Pushing through this period of upheaval allowed MUNA to turn out their most vulnerable work yet, without straying too far from what they do best – scintillating sad bangers with euphoric, punch-the-air melodies. After all, music has always been about more for the band, who have known each other since college, than just momentary highs. “What ultimately keeps us together is knowing that someone’s going to hear each one of these songs and use it to make a change they need in their life,” Maskin said in a press statement about the new album. “I think that we made decisions when we were first starting as a band that changed our lives,” she elaborates when I ask if they have always felt this responsibility as a queer band. “You make these tiny little decisions because we [were] just trying to figure things out, and they become so much bigger than ourselves,” she adds. “It’s always allowed us to have a real sense of purpose and to allow our egos to the side.”

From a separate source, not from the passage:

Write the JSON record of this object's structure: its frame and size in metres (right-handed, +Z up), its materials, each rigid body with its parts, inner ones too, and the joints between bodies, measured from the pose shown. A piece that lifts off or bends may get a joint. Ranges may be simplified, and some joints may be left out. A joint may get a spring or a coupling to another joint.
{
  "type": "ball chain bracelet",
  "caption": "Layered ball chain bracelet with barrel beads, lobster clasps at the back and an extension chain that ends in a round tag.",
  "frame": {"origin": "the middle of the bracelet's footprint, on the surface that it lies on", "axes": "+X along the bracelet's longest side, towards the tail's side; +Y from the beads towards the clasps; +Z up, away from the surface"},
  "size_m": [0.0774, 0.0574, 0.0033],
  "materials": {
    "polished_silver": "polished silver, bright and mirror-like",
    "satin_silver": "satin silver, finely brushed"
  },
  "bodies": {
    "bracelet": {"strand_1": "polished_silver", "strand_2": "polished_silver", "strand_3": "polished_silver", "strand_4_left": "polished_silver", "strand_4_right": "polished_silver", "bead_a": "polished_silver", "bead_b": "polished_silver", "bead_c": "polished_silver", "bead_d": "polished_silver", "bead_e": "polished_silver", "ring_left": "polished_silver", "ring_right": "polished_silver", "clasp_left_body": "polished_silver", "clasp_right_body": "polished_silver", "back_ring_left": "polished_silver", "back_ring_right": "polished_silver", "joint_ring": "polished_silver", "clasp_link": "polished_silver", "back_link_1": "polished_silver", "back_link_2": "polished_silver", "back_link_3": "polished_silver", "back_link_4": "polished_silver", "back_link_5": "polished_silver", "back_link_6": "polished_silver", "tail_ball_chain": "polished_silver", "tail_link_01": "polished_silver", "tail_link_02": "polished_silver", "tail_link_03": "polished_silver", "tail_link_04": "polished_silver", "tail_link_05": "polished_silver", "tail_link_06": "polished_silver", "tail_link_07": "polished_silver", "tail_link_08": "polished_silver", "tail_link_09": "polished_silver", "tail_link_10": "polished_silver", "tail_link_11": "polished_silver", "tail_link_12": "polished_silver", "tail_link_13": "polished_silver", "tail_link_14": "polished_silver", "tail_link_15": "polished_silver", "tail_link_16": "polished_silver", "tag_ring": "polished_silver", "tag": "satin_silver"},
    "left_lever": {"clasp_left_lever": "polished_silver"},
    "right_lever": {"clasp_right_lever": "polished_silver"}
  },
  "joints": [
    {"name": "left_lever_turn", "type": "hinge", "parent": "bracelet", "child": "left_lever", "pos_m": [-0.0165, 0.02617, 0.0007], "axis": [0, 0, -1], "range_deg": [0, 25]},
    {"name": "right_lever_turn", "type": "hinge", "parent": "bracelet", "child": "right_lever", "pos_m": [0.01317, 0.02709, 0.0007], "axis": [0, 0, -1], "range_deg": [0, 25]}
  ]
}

When MUNA started out, they deliberated if they even wanted to be an out band. “I do think that we look back on the climate around being out in 2014 versus now, and we’re kind of in awe of how much has changed. And we feel very grateful to be a band that started around that time, because we also feel very aware of all of our queer elders who came before us,” Gavin says. “I simultaneously feel like we have a really, really long way to go.” 

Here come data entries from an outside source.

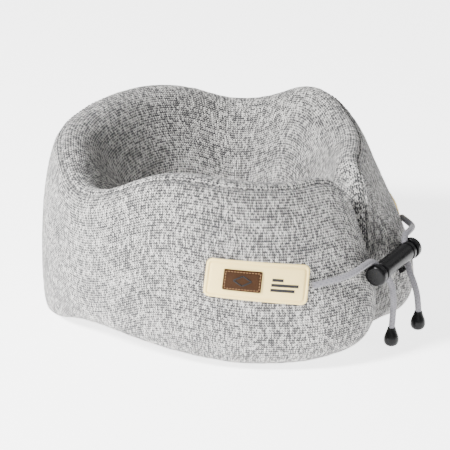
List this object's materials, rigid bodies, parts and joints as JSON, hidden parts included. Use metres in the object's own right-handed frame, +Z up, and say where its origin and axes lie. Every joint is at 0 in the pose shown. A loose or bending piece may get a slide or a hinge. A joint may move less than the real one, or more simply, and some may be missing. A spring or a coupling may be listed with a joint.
{
  "type": "u shaped neck pillow",
  "caption": "U shaped travel neck pillow with a raised nape and cheek humps, a zipped knit cover over foam, and a cord with a push-button lock across the front.",
  "frame": {"origin": "on the floor plane under the middle of the pillow's box", "axes": "+Z up as the pillow stands, +Y towards the back of the neck, so the gap between the arm ends faces -Y, and +X towards the wearer's left"},
  "size_m": [0.2516, 0.2996, 0.1452],
  "materials": {
    "knit_light": "light grey melange knit",
    "knit": "light grey melange knit",
    "liner": "thin plain weave",
    "foam": "open-cell foam",
    "tape": "woven tape",
    "teeth": "moulded teeth",
    "zipper_metal": "plated die casting",
    "label": "cream felted cloth with an embossed border",
    "badge": "brown leather with light stitches",
    "black_plastic": "satin moulded",
    "spring_steel": "spring wire",
    "cord": "round braided cord"
  },
  "bodies": {
    "pillow": {"cover_inner_panel": "knit_light", "cover_outer_panel": "knit", "inner_liner": "liner", "foam_core": "foam", "zipper_tape_inner": "tape", "zipper_tape_outer": "tape", "zipper_teeth": "teeth", "zipper_stops": "zipper_metal", "right_label_patch": "label", "left_label_patch": "label", "right_badge": "badge", "left_badge": "badge", "right_lock_barrel": "black_plastic", "left_lock_barrel": "black_plastic", "right_lock_spring": "spring_steel", "left_lock_spring": "spring_steel", "right_cord": "cord", "left_cord": "cord", "right_cord_tip": "black_plastic", "left_cord_tip": "black_plastic"},
    "right_button": {"right_lock_button": "black_plastic"},
    "left_button": {"left_lock_button": "black_plastic"},
    "slider": {"zipper_slider": "zipper_metal"},
    "pull": {"zipper_pull": "zipper_metal"}
  },
  "joints": [
    {"name": "right_button_press", "type": "slide", "parent": "pillow", "child": "right_button", "axis": [1, 0, 0], "range_m": [0, 0.002], "stiffness_N_per_m": 600, "springref_m": -0.002, "deforming": ["right_lock_spring"]},
    {"name": "left_button_press", "type": "slide", "parent": "pillow", "child": "left_button", "axis": [-1, 0, 0], "range_m": [0, 0.002], "stiffness_N_per_m": 600, "springref_m": -0.002, "deforming": ["left_lock_spring"]},
    {"name": "zipper_slide", "type": "hinge", "parent": "pillow", "child": "slider", "pos_m": [0, -0.002, 0.0103], "axis": [0, 0, 1], "range_deg": [0, 58], "deforming": ["zipper_teeth"]},
    {"name": "zipper_pull_swing", "type": "hinge", "parent": "slider", "child": "pull", "pos_m": [0.04969, 0.08765, 0.0069], "axis": [-0.4848, -0.8746, 0], "range_deg": [0, 100]}
  ]
}
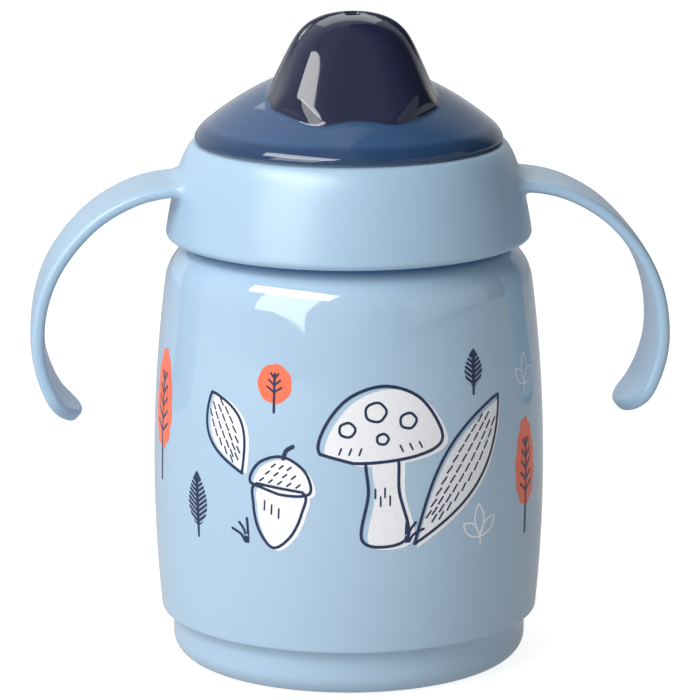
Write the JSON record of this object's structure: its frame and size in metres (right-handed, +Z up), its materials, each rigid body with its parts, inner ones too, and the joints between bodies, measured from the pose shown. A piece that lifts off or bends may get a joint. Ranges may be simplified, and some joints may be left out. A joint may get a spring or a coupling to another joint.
{
  "type": "sippy cup",
  "caption": "Training cup for a toddler: a plastic cup, a screw-on collar with two open hook handles, and a soft spout over a removable no-spill valve.",
  "frame": {"origin": "centre of the underside of the cup's foot, on the surface it stands on", "axes": "+Z up along the cup's axis, which is also the thread's axis; the handles lie along +X and -X; the spout is offset towards -Y, the front"},
  "size_m": [0.1238, 0.0762, 0.1284],
  "materials": {
    "body_plastic": "gloss",
    "collar_plastic": "satin",
    "spout_soft": "glossy translucent",
    "valve_plastic": "satin",
    "silicone": "soft matt"
  },
  "bodies": {
    "cup": {"cup_body": "body_plastic"},
    "seal": {"rim_seal": "silicone"},
    "lid": {"handle_collar": "collar_plastic", "spout_dome": "spout_soft"},
    "valve_unit": {"valve_housing": "valve_plastic", "valve_seal_ring": "silicone"},
    "valve_floor": {"valve_cover": "valve_plastic"},
    "diaphragm": {"valve_diaphragm": "silicone"},
    "air_vent": {"vent_valve": "silicone"}
  },
  "joints": [
    {"name": "lid_lift", "type": "slide", "parent": "cup", "child": "seal", "axis": [0, 0, 1], "range_m": [0, 0.01405]},
    {"name": "lid_turn", "type": "hinge", "parent": "seal", "child": "lid", "pos_m": [0, 0, 0.09], "axis": [0, 0, 1], "range_deg": [0, 1260]},
    {"name": "valve_pull", "type": "slide", "parent": "lid", "child": "valve_unit", "axis": [0, 0, -1], "range_m": [0, 0.012]},
    {"name": "cover_pull", "type": "slide", "parent": "valve_unit", "child": "valve_floor", "axis": [0, 0, -1], "range_m": [0, 0.006]},
    {"name": "diaphragm_lift", "type": "slide", "parent": "valve_unit", "child": "diaphragm", "axis": [0, 0, 1], "range_m": [0, 0.0008], "stiffness_N_per_m": 60, "springref_m": -0.002},
    {"name": "vent_drop", "type": "slide", "parent": "lid", "child": "air_vent", "axis": [0, 0, -1], "range_m": [0, 0.0006], "stiffness_N_per_m": 40, "springref_m": -0.002}
  ],
  "couplings": [
    {"joint": "lid_lift", "follows": "lid_turn", "m_per_rad": 0.00063662}
  ]
}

Their decision to not only be out but to embrace queerness as central to their identity as a band has proven to be life-changing to fans. “We are privy to so many lovely stories from people who’ve been touched by the music,” McPherson says. Whether it’s inspiring people to come out or work through a mental health crisis, this tangible impact is the “guiding force” for MUNA. Take ‘Silk Chiffon’, their hit single with Bridgers, which they described as “a song for kids to have their first gay kiss to”. The idea of being able to soundtrack to such a pivotal coming-of-age moment draws a strong resemblance to the crucial role that music plays in Netflix’s young adult queer drama Heartstopper, which, as it turns out, the band are huge fans of. “Oh my God, I fucking love that show,” Maskin says. “My girlfriend and I wept the whole time.” And surely MUNA would have been the perfect choice for a sync? “I’m upset that we weren’t to be honest,” Maskin adds. “If we’re not in this next season, I’m gonna riot, because it is one of my favourite shows.” 

Muna at SXSW 2022
MUNA, live at SXSW 2022. Photo: Sam Keeler

But while MUNA may appear to be thriving as they prepare for a US and UK headline tour this year, having supported the likes of Harry Styles and Kacey Musgraves in the past, their outward rise isn’t a reflection of the full picture. McPherson recently told Pitchfork that they were “still living on teachers’ salaries”, later posting to Twitter that some had labelled the comment “classist”. But with Little Simz recently cancelling her own US tour due to financial unviability, McPherson’s transparency feels pertinent. “It’s been especially interesting, with the rise of our names, I think people conflate that with economic success,” they say. “I completely echo what Little Simz said. And we can’t afford to do a lot of things as a band right now, even though we would desperately want to.” Gavin agrees: “I think that it’s really important to acknowledge that there are moments in a career as a musician where it helps so fucking much if you do have wealth privilege,” McPherson adds that working in music can sometimes feel like an unpaid internship. “I’m paying for my life with the money that I make from the MUNA stuff right now, and sometimes it gets a little tight in the old pockets.”

But MUNA are promising that their upcoming tour will be “the best show [fans have] ever seen”. They don’t know exactly what that will look like just yet, but they were recently told by Bridgers’ drummer, Marshall Vore, that they perform like they’re “playing a set on Mount Olympus”, which offers a taste of the divine scale they aspire to ascend to. Maskin does make one promise: “People are gonna be dropped to the floor.” Whether it’s in euphoria or anguish, we’ll have to wait and see. But knowing Muna, it’ll probably be a chaotic mix of both.